» Instructions to follow: Write out each line exactly as it stands, please.

» Data block:
• • • •

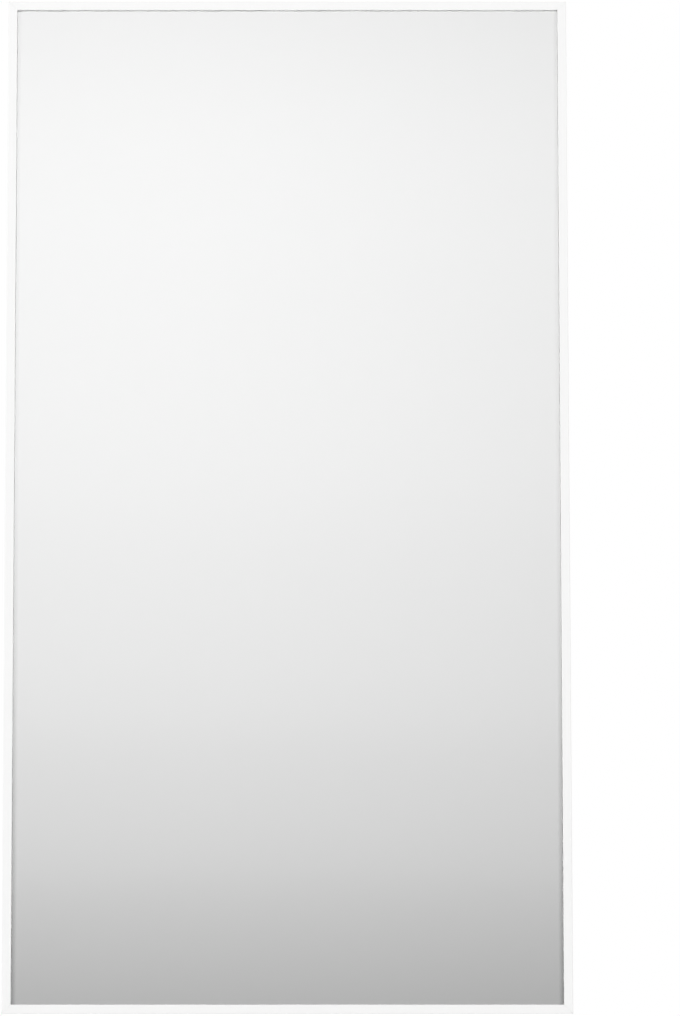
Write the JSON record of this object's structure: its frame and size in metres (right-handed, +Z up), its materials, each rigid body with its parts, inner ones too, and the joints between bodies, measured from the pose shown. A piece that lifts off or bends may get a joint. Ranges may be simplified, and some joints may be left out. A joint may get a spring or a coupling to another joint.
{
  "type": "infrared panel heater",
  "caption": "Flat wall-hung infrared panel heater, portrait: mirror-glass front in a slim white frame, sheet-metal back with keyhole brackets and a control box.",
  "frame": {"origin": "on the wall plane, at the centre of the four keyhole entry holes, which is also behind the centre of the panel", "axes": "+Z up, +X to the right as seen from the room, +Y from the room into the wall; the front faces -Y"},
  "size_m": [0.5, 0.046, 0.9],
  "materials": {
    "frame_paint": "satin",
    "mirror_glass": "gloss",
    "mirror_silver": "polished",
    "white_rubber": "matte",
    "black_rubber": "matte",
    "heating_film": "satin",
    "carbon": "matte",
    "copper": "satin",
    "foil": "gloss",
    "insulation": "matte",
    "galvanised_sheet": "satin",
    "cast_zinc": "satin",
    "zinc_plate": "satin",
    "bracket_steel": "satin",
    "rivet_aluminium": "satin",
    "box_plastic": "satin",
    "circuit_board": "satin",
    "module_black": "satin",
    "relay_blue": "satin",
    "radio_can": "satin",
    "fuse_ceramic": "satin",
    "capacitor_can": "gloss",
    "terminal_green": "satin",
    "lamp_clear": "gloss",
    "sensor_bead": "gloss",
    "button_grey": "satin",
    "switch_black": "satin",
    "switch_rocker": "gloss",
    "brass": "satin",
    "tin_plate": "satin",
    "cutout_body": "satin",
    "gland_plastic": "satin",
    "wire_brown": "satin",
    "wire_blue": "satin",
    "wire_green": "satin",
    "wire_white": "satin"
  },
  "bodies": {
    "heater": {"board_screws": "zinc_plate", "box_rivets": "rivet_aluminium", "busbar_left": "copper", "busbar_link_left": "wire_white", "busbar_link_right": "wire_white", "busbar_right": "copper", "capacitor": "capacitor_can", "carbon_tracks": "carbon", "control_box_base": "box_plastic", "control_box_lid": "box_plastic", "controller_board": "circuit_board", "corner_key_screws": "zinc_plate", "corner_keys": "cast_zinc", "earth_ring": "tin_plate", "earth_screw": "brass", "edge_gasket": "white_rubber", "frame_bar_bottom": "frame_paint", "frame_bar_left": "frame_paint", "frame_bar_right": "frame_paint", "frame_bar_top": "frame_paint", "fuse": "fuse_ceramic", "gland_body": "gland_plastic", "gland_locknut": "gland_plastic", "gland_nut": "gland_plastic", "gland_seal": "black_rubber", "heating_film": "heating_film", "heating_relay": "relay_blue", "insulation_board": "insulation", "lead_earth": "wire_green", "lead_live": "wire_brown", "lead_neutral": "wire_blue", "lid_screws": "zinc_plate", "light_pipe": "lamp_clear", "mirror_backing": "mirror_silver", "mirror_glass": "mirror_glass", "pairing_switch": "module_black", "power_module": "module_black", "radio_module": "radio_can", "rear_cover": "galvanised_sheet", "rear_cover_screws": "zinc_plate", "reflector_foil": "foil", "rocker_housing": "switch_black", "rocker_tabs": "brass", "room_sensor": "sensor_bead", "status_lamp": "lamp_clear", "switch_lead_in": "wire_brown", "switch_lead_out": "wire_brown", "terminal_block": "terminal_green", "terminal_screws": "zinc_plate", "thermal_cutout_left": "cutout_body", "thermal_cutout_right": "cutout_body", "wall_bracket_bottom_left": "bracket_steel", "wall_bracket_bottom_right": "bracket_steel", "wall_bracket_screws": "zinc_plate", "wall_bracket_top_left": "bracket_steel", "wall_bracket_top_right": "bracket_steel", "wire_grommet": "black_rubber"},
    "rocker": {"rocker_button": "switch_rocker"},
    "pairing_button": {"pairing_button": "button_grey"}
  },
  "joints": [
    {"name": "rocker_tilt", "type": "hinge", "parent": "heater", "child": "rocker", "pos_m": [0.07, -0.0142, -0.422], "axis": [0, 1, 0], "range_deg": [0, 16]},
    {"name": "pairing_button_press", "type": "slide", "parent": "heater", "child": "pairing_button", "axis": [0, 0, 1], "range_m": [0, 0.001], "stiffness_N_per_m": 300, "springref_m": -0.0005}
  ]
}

• • • •

» Answer for the task:
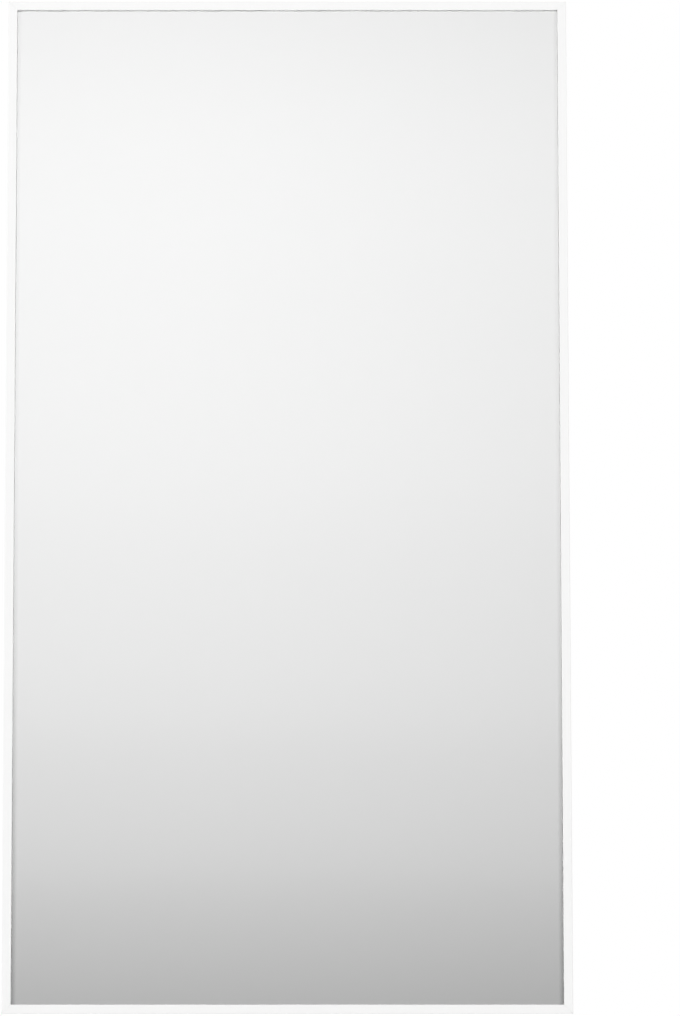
Write the JSON record of this object's structure: its frame and size in metres (right-handed, +Z up), its materials, each rigid body with its parts, inner ones too, and the joints between bodies, measured from the pose shown. A piece that lifts off or bends may get a joint. Ranges may be simplified, and some joints may be left out. A joint may get a spring or a coupling to another joint.
{
  "type": "infrared panel heater",
  "caption": "Flat wall-hung infrared panel heater, portrait: mirror-glass front in a slim white frame, sheet-metal back with keyhole brackets and a control box.",
  "frame": {"origin": "on the wall plane, at the centre of the four keyhole entry holes, which is also behind the centre of the panel", "axes": "+Z up, +X to the right as seen from the room, +Y from the room into the wall; the front faces -Y"},
  "size_m": [0.5, 0.046, 0.9],
  "materials": {
    "frame_paint": "satin",
    "mirror_glass": "gloss",
    "mirror_silver": "polished",
    "white_rubber": "matte",
    "black_rubber": "matte",
    "heating_film": "satin",
    "carbon": "matte",
    "copper": "satin",
    "foil": "gloss",
    "insulation": "matte",
    "galvanised_sheet": "satin",
    "cast_zinc": "satin",
    "zinc_plate": "satin",
    "bracket_steel": "satin",
    "rivet_aluminium": "satin",
    "box_plastic": "satin",
    "circuit_board": "satin",
    "module_black": "satin",
    "relay_blue": "satin",
    "radio_can": "satin",
    "fuse_ceramic": "satin",
    "capacitor_can": "gloss",
    "terminal_green": "satin",
    "lamp_clear": "gloss",
    "sensor_bead": "gloss",
    "button_grey": "satin",
    "switch_black": "satin",
    "switch_rocker": "gloss",
    "brass": "satin",
    "tin_plate": "satin",
    "cutout_body": "satin",
    "gland_plastic": "satin",
    "wire_brown": "satin",
    "wire_blue": "satin",
    "wire_green": "satin",
    "wire_white": "satin"
  },
  "bodies": {
    "heater": {"board_screws": "zinc_plate", "box_rivets": "rivet_aluminium", "busbar_left": "copper", "busbar_link_left": "wire_white", "busbar_link_right": "wire_white", "busbar_right": "copper", "capacitor": "capacitor_can", "carbon_tracks": "carbon", "control_box_base": "box_plastic", "control_box_lid": "box_plastic", "controller_board": "circuit_board", "corner_key_screws": "zinc_plate", "corner_keys": "cast_zinc", "earth_ring": "tin_plate", "earth_screw": "brass", "edge_gasket": "white_rubber", "frame_bar_bottom": "frame_paint", "frame_bar_left": "frame_paint", "frame_bar_right": "frame_paint", "frame_bar_top": "frame_paint", "fuse": "fuse_ceramic", "gland_body": "gland_plastic", "gland_locknut": "gland_plastic", "gland_nut": "gland_plastic", "gland_seal": "black_rubber", "heating_film": "heating_film", "heating_relay": "relay_blue", "insulation_board": "insulation", "lead_earth": "wire_green", "lead_live": "wire_brown", "lead_neutral": "wire_blue", "lid_screws": "zinc_plate", "light_pipe": "lamp_clear", "mirror_backing": "mirror_silver", "mirror_glass": "mirror_glass", "pairing_switch": "module_black", "power_module": "module_black", "radio_module": "radio_can", "rear_cover": "galvanised_sheet", "rear_cover_screws": "zinc_plate", "reflector_foil": "foil", "rocker_housing": "switch_black", "rocker_tabs": "brass", "room_sensor": "sensor_bead", "status_lamp": "lamp_clear", "switch_lead_in": "wire_brown", "switch_lead_out": "wire_brown", "terminal_block": "terminal_green", "terminal_screws": "zinc_plate", "thermal_cutout_left": "cutout_body", "thermal_cutout_right": "cutout_body", "wall_bracket_bottom_left": "bracket_steel", "wall_bracket_bottom_right": "bracket_steel", "wall_bracket_screws": "zinc_plate", "wall_bracket_top_left": "bracket_steel", "wall_bracket_top_right": "bracket_steel", "wire_grommet": "black_rubber"},
    "rocker": {"rocker_button": "switch_rocker"},
    "pairing_button": {"pairing_button": "button_grey"}
  },
  "joints": [
    {"name": "rocker_tilt", "type": "hinge", "parent": "heater", "child": "rocker", "pos_m": [0.07, -0.0142, -0.422], "axis": [0, 1, 0], "range_deg": [0, 16]},
    {"name": "pairing_button_press", "type": "slide", "parent": "heater", "child": "pairing_button", "axis": [0, 0, 1], "range_m": [0, 0.001], "stiffness_N_per_m": 300, "springref_m": -0.0005}
  ]
}